As is usually the case in such delicate situations, the Holy See has so far abstained from official comments on the Belarusian domestic front, and on the case of Msgr. Kondrusiewicz. A further difficulty is constituted by the absence of the apostolic nuncio to Belarus, whose official rotation has not yet been completed. This is another reason as to why the Vatican “foreign minister” Gallagher has taken the responsibility of conducting negotiations with the local authorities upon himself.

On 10 September a letter was also published addressed to Msgr. Kondrusiewicz by the Episcopal Conference of Catholic Bishops in Russia, signed by its president, the archbishop of the diocese of the Mother of God in Moscow, Msgr. Paolo Pezzi. Together with his confreres, Msgr. Klemens Pickel of Saratov, Msgr. Josif Werth of Novosibirsk and Msgr. Cyryl Klimovicz of Irkutsk, Kondrusiewicz's successor in Moscow addresses him with the words of St. Francis of Assisi: "Peace and good! We know of the trials and difficulties of your people and yours. (...) Dear brother Tadeusz, let us remember how at the dawn of the rebirth of the Church in our country you obediently assumed the office of archbishop to serve Russia, and many years later Belarus again. (…) We thank the Lord and we are grateful to you for the bonds of communion in the Church of God, which may be of support and help for you in the hours of trial and suffering. (...) Dear brother, now you miss your country and suffer for its destiny, the destiny of your people, you are anguished by the impossibility of carrying out your pastoral service. Do not be afraid! God's people pray for Belarus. Trusting in the power of prayer, we express the hope that by the grace of God you will soon be able to return home and continue your ministry, as we invoke daily in our supplications to the Most High. "
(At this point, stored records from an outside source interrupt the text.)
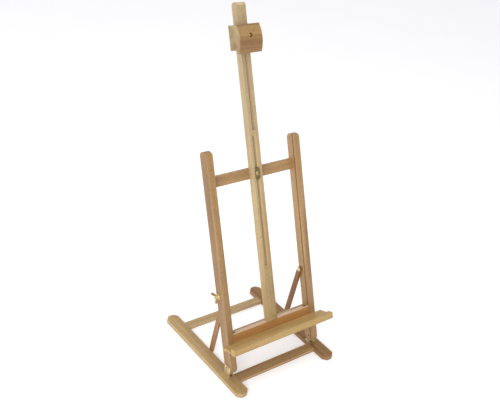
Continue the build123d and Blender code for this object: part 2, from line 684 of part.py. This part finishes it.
# --- canvas clamp ---------------------------------------------------------------------------------
def make_clamp():
    """Block that straddles the mast: its bowed front ends in a lip over the top edge of the canvas."""
    back_y = -MAST_BACK_Y
    groove_gap = 0.3
    groove_front_y = MAST_FRONT_Y - groove_gap
    with BuildPart() as clamp:
        with BuildSketch(Plane.YZ.offset(-CLAMP_WIDTH / 2)):
            with BuildLine():
                Line((back_y, CLAMP_BACK_LOW), (back_y, CLAMP_TOP))
                Line((back_y, CLAMP_TOP), (CLAMP_FRONT_Y + CLAMP_TOP_R, CLAMP_TOP))
                RadiusArc(
                    (CLAMP_FRONT_Y + CLAMP_TOP_R, CLAMP_TOP),
                    (CLAMP_FRONT_Y, CLAMP_TOP - CLAMP_TOP_R),
                    -CLAMP_TOP_R,
                )
                ThreePointArc(
                    (CLAMP_FRONT_Y, CLAMP_TOP - CLAMP_TOP_R),
                    (CLAMP_NOSE_Y, CLAMP_NOSE_Z),
                    (CLAMP_LIP_Y, CLAMP_LIP_LOW),
                )
                Line((CLAMP_LIP_Y, CLAMP_LIP_LOW), (HOOK_BACK_Y - HOOK_SLOPE, CLAMP_LIP_LOW))
                Line((HOOK_BACK_Y - HOOK_SLOPE, CLAMP_LIP_LOW), (HOOK_BACK_Y, CLAMP_BACK_LOW))
                Line((HOOK_BACK_Y, CLAMP_BACK_LOW), (back_y, CLAMP_BACK_LOW))
            make_face()
        extrude(amount=CLAMP_WIDTH)
        with BuildSketch(Plane.XY.offset(CLAMP_LIP_LOW)):
            with Locations((0, (groove_front_y + back_y) / 2)):
                Rectangle(MAST_WIDTH + 2 * groove_gap, back_y - groove_front_y)
        extrude(amount=CLAMP_TOP - CLAMP_LIP_LOW, mode=Mode.SUBTRACT)
        for radius, end_y in ((BOLT_HOLE_R, back_y), (CLAMP_RECESS_R, CLAMP_SEAT_Y)):
            add(depth_cylinder(radius, 2 * CLAMP_NOSE_Y, end_y, 0, CLAMP_BOLT_Z), mode=Mode.SUBTRACT)
        ends = clamp.faces().filter_by(Axis.X)
        outer_ends = [ends.sort_by(Axis.X)[0], ends.sort_by(Axis.X)[-1]]
        fillet([edge for face in outer_ends for edge in face.edges()], EDGE)
    save(clamp.part, "canvas_clamp", FRAME_POSE)

    washer_y = MAST_BACK_Y + CONTACT_GAP
    nut_y = washer_y + WASHER_THICK
    shank = nut_y + NUT_HEIGHT + BOLT_PAST_NUT - CLAMP_SEAT_Y
    bolt = round_head_bolt(CLAMP_HEAD_R, CLAMP_HEAD_HEIGHT, BOLT_R, shank)
    save(bolt, "clamp_bolt", FRAME_POSE * Location((0, CLAMP_SEAT_Y, CLAMP_BOLT_Z), (90, 0, 0)))
    save(flat_washer(), "clamp_washer", FRAME_POSE * Location((0, washer_y, CLAMP_BOLT_Z), (-90, 0, 0)))
    nut_pose = FRAME_POSE * Location((0, nut_y, CLAMP_BOLT_Z), (-90, 0, 0))
    save(wing_nut(), "clamp_wing_nut", nut_pose)


# --- stays ----------------------------------------------------------------------------------------
def make_stay(side):
    """Flat strut; its foot narrows to a nose so that it clears the table when it folds back."""
    half = STAY_WIDTH / 2
    with BuildPart() as stay:
        with BuildSketch(Plane.YZ.offset(side * STAY_INNER)):
            with BuildLine():
                ThreePointArc((-STAY_NOSE_R, 0), (0, -STAY_NOSE_R), (STAY_NOSE_R, 0))
                Line((STAY_NOSE_R, 0), (half, STAY_TAPER_LENGTH))
                Line((half, STAY_TAPER_LENGTH), (half, STAY_LENGTH))
                ThreePointArc((half, STAY_LENGTH), (0, STAY_LENGTH + half), (-half, STAY_LENGTH))
                Line((-half, STAY_LENGTH), (-half, STAY_NOSE_LENGTH))
                Line((-half, STAY_NOSE_LENGTH), (-STAY_NOSE_R, 0))
            make_face()
        extrude(amount=side * STAY_THICK)
        inner_face = stay.faces().sort_by(Axis.X)[0 if side > 0 else -1]
        fillet(inner_face.edges(), EDGE)
        for radius, z in ((PIVOT_R + THREAD_GAP, 0), (BOLT_R, STAY_LENGTH)):
            add(
                cross_cylinder(
                    radius, side * (STAY_INNER - CUT_OVERRUN), side * (STAY_OUTER + CUT_OVERRUN), 0, z
                ),
                mode=Mode.SUBTRACT,
            )
    name = side_name(side)
    save(stay.part, f"{name}_stay", STAY_POSE)
    bolt = round_head_bolt(STAY_HEAD_R, STAY_HEAD_HEIGHT, BOLT_R, STAY_THICK + CONTACT_GAP)
    bolt_pose = STAY_POSE * Location((side * STAY_INNER, 0, STAY_LENGTH), (0, -90 * side, 0))
    save(bolt, f"{name}_stay_bolt", bolt_pose)


os.makedirs("parts", exist_ok=True)
for hand in (-1, 1):
    make_runner(hand)
    make_hinge_bracket(hand)
    make_stay_pivot_screw(hand)
    make_post(hand)
    make_frame_pivot_screw(hand)
    make_stay_stud(hand)
    make_stay(hand)
make_crossbar("front_crossbar", 0.0, FRONT_BAR_WIDTH)
make_crossbar("rear_crossbar", REAR_BAR_Y, REAR_BAR_WIDTH)
make_base_dowels()
make_bracket_screws()
make_rail("upper_rail", UPPER_RAIL_LOW, UPPER_RAIL_HIGH, LOCK_Z)
make_rail("lower_rail", LOWER_RAIL_LOW, LOWER_RAIL_HIGH)
make_rail_dowels()
make_mast_lock()
make_mast()
make_tray_back_board()
make_tray_board()
make_tray_lip()
make_clamp()
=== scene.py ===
"""Looks for the tabletop easel: procedural wood and brass, a pale floor and soft studio light."""

import math

import bpy
from mathutils import Matrix, Vector

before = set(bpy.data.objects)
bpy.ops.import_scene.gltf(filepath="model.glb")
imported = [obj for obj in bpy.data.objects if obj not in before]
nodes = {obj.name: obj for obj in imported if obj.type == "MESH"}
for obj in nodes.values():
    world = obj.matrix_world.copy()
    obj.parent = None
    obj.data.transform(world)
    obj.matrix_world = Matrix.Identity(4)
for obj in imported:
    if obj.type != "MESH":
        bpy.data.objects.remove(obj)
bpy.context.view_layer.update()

# --- measures of the easel, in metres ---------------------------------------------------------------
LEAN = math.radians(21.0)
STAY_LEAN = math.radians(-7.4)
PIVOT = Vector((0.0, 0.0175, 0.038))
PIVOT_ALONG_Y = PIVOT.y * math.cos(LEAN) - PIVOT.z * math.sin(LEAN)
PIVOT_ALONG_Z = PIVOT.y * math.sin(LEAN) + PIVOT.z * math.cos(LEAN)

# In the leaning frame's own coordinates: Y to the back and Z up the posts from the pivot, X from the middle
MAST_FRONT = -0.018
MAST_BACK = 0.003
CHANNEL_HALF = 0.010
BOARD_TOP = 0.093
CLAMP_HALF = 0.036

# Turns that bring each board's grain onto the local Z axis
ALONG_X = (0.0, math.radians(90.0), 0.0)
ALONG_Y = (math.radians(90.0), 0.0, 0.0)
UP_FRAME = (LEAN, 0.0, 0.0)
UP_STAY = (STAY_LEAN, 0.0, 0.0)
ALONG_RAIL = (LEAN, math.radians(90.0), 0.0)


# --- node helpers -----------------------------------------------------------------------------------
def new_tree(name):
    material = bpy.data.materials.new(name)
    material.use_nodes = True
    tree = material.node_tree
    tree.nodes.clear()
    return material, tree


def add_node(tree, kind, inputs=None, **settings):
    """Adds a node; each input is either linked, if it is a socket, or set to a value."""
    node = tree.nodes.new(kind)
    for key, value in settings.items():
        setattr(node, key, value)
    for key, value in (inputs or {}).items():
        if isinstance(value, bpy.types.NodeSocket):
            tree.links.new(value, node.inputs[key])
        else:
            node.inputs[key].default_value = value
    return node


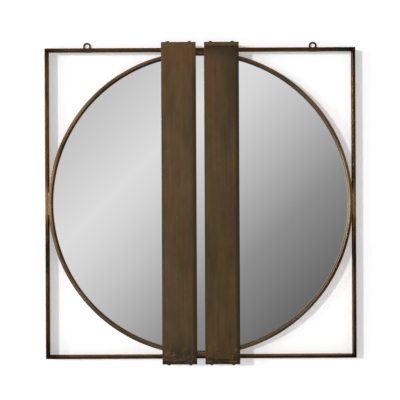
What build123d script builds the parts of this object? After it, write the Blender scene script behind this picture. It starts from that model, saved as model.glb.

During new protests in the center of Minsk, around Independence Square, OMON agents tried to disperse and arrest a group of women who demonstrated in the churchyard of the "red church" of Saints Simeon and Helena, the Catholic church at the center of the clashes of the past weeks (photo 2). The events were filmed by Tut.by correspondents (https://t.me/tutby_official/14445 . See also: https://www.youtube.com/watch?v=Kc1Z09b_h7U). The video shows how the women try to take refuge in the red church, while the masked men block the entrance to the building. One of the women, 72-year-old activist Nina Baginskaja, was beaten with a truncheon, only to be surrounded by a group of men who parked a van in front of her. Protests are intensifying in view of Lukashenko’s announced meeting with Russian President Putin on September 14, in which Russia will officially recognize the disputed outcome of the elections of August 9.